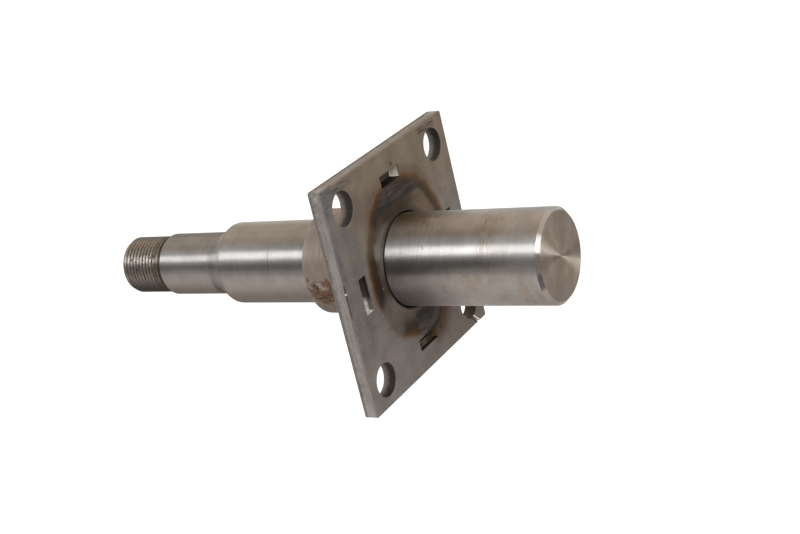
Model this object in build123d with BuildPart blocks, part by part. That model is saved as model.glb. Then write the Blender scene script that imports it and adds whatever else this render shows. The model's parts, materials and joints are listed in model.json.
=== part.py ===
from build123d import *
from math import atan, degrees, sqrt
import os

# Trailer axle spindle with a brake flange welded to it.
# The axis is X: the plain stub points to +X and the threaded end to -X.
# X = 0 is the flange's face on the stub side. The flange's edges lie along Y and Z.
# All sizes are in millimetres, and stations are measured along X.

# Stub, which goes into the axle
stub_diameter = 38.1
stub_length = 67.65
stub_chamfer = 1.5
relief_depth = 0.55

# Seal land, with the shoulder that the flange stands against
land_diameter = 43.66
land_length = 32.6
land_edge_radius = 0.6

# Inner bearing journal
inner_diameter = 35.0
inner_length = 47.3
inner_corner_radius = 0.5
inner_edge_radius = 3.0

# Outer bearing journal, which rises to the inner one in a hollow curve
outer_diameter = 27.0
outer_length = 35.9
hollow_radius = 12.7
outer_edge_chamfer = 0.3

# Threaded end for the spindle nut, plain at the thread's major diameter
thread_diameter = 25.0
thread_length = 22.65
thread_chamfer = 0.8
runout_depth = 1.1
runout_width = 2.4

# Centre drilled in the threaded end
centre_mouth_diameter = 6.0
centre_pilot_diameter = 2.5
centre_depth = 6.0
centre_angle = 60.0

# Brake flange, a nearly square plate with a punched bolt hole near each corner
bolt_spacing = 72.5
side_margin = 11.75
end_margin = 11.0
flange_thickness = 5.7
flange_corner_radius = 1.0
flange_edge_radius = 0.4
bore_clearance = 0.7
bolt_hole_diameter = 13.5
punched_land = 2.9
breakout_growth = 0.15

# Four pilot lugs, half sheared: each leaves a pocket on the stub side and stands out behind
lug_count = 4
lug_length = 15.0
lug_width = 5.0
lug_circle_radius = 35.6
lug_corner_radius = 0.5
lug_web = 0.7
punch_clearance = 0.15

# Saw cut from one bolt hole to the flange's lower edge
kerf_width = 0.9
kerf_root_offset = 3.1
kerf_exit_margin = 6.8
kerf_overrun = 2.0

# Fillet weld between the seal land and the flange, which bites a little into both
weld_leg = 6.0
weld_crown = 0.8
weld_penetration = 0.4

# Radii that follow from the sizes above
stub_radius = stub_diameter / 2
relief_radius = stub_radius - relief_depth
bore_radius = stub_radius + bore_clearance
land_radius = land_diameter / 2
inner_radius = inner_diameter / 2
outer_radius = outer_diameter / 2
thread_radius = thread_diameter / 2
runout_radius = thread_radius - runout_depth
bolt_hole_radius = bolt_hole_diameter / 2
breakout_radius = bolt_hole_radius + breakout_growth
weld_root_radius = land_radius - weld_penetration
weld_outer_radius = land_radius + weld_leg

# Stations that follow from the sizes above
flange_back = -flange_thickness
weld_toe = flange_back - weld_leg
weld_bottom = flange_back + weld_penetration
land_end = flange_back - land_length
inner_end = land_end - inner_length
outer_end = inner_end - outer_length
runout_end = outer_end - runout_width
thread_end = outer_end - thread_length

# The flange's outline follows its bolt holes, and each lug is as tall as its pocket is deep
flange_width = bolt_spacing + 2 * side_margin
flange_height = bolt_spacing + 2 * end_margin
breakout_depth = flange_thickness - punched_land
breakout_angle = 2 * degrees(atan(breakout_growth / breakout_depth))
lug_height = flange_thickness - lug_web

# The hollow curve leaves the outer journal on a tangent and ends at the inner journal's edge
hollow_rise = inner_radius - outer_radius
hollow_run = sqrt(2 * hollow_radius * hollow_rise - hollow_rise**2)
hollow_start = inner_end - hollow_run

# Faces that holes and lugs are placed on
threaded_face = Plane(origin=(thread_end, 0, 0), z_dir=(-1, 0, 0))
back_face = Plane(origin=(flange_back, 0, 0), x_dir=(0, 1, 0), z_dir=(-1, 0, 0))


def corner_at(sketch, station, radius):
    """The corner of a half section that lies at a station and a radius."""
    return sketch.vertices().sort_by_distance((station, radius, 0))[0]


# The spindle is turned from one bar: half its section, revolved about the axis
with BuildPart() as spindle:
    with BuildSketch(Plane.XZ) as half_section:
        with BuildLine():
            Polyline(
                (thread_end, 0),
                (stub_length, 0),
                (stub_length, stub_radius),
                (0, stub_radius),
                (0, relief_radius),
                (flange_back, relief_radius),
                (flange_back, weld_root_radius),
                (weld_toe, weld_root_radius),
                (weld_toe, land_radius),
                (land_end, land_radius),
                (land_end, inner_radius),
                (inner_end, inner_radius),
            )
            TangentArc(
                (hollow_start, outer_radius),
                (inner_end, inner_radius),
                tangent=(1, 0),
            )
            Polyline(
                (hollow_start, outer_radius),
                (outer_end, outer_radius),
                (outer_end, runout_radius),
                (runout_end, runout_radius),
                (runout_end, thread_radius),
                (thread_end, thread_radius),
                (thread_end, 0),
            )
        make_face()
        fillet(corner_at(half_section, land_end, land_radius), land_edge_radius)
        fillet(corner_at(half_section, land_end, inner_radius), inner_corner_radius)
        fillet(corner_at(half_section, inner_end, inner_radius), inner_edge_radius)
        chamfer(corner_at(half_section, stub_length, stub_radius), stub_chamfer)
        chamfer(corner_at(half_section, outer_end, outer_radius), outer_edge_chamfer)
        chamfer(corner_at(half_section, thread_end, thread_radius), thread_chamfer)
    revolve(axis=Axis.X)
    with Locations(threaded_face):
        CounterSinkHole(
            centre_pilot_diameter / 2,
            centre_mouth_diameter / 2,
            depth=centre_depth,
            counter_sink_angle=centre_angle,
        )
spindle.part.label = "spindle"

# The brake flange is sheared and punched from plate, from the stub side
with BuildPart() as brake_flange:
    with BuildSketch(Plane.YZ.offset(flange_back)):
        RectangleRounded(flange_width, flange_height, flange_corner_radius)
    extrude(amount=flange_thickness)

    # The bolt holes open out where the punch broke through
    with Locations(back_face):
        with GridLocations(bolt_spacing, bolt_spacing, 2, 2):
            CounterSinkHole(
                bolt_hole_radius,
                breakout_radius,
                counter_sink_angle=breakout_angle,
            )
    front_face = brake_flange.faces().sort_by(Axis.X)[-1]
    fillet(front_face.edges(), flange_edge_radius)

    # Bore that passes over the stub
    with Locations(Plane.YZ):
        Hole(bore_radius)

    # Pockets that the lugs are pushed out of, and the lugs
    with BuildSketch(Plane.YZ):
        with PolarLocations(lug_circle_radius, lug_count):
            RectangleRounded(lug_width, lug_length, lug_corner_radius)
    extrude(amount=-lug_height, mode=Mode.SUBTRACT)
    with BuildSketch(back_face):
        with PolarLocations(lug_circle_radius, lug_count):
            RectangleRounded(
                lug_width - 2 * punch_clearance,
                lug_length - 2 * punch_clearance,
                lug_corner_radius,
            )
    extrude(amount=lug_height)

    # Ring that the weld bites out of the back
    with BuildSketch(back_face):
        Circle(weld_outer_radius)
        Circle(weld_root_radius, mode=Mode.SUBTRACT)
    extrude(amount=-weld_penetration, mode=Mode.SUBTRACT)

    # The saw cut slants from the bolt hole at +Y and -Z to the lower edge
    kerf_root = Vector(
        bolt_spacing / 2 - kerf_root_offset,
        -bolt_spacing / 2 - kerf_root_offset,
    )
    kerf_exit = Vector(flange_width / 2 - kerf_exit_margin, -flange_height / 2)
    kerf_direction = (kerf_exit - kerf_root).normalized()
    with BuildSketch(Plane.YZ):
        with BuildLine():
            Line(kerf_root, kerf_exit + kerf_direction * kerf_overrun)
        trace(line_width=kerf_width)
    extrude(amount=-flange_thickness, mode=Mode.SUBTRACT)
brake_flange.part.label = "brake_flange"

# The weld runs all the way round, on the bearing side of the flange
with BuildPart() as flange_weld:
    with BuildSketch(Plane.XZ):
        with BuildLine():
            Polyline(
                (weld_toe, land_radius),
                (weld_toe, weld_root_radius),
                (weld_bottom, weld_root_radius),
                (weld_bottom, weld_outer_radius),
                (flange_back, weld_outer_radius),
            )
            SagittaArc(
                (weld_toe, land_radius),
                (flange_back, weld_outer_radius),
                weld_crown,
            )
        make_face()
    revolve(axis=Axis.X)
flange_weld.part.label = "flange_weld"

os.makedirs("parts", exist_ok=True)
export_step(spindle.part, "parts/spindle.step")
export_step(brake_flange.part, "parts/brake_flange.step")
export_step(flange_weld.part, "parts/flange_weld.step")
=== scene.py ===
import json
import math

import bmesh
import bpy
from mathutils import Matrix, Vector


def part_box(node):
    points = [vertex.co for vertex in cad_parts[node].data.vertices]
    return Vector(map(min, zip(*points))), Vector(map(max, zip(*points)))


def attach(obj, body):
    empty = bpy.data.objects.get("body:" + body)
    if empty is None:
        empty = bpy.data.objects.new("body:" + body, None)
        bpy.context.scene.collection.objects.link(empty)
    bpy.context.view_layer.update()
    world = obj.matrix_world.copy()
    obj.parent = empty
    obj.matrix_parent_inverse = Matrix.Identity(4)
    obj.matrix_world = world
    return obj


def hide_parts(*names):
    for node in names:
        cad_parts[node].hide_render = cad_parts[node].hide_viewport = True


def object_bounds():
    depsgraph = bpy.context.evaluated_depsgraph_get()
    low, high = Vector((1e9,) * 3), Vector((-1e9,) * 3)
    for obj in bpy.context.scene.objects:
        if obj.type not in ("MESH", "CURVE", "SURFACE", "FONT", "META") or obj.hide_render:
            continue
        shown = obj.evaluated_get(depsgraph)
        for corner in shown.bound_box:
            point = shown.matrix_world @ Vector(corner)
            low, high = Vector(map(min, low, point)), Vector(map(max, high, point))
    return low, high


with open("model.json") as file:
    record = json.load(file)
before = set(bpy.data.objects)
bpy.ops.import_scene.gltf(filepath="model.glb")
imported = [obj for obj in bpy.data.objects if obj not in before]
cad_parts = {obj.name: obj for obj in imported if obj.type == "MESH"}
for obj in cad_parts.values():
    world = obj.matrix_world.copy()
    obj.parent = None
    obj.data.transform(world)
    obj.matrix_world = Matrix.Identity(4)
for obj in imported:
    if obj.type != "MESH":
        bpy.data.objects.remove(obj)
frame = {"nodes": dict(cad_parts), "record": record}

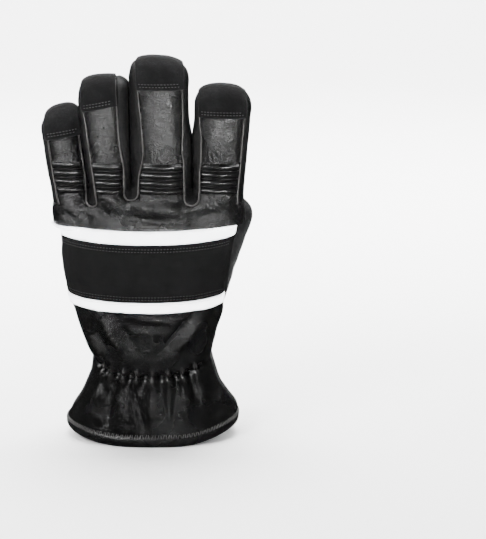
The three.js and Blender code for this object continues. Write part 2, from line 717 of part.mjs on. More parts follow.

########################################

**EXERCISE DESCRIPTION:** Starting at the line that contains "# The weld runs", set down every line up to and including the line that contains "for node in", exactly as given, and no other line.

**WRITTEN RESPONSE:**
# The weld runs all the way round, on the bearing side of the flange
with BuildPart() as flange_weld:
    with BuildSketch(Plane.XZ):
        with BuildLine():
            Polyline(
                (weld_toe, land_radius),
                (weld_toe, weld_root_radius),
                (weld_bottom, weld_root_radius),
                (weld_bottom, weld_outer_radius),
                (flange_back, weld_outer_radius),
            )
            SagittaArc(
                (weld_toe, land_radius),
                (flange_back, weld_outer_radius),
                weld_crown,
            )
        make_face()
    revolve(axis=Axis.X)
flange_weld.part.label = "flange_weld"

os.makedirs("parts", exist_ok=True)
export_step(spindle.part, "parts/spindle.step")
export_step(brake_flange.part, "parts/brake_flange.step")
export_step(flange_weld.part, "parts/flange_weld.step")
=== scene.py ===
import json
import math

import bmesh
import bpy
from mathutils import Matrix, Vector


def part_box(node):
    points = [vertex.co for vertex in cad_parts[node].data.vertices]
    return Vector(map(min, zip(*points))), Vector(map(max, zip(*points)))


def attach(obj, body):
    empty = bpy.data.objects.get("body:" + body)
    if empty is None:
        empty = bpy.data.objects.new("body:" + body, None)
        bpy.context.scene.collection.objects.link(empty)
    bpy.context.view_layer.update()
    world = obj.matrix_world.copy()
    obj.parent = empty
    obj.matrix_parent_inverse = Matrix.Identity(4)
    obj.matrix_world = world
    return obj


def hide_parts(*names):
    for node in names:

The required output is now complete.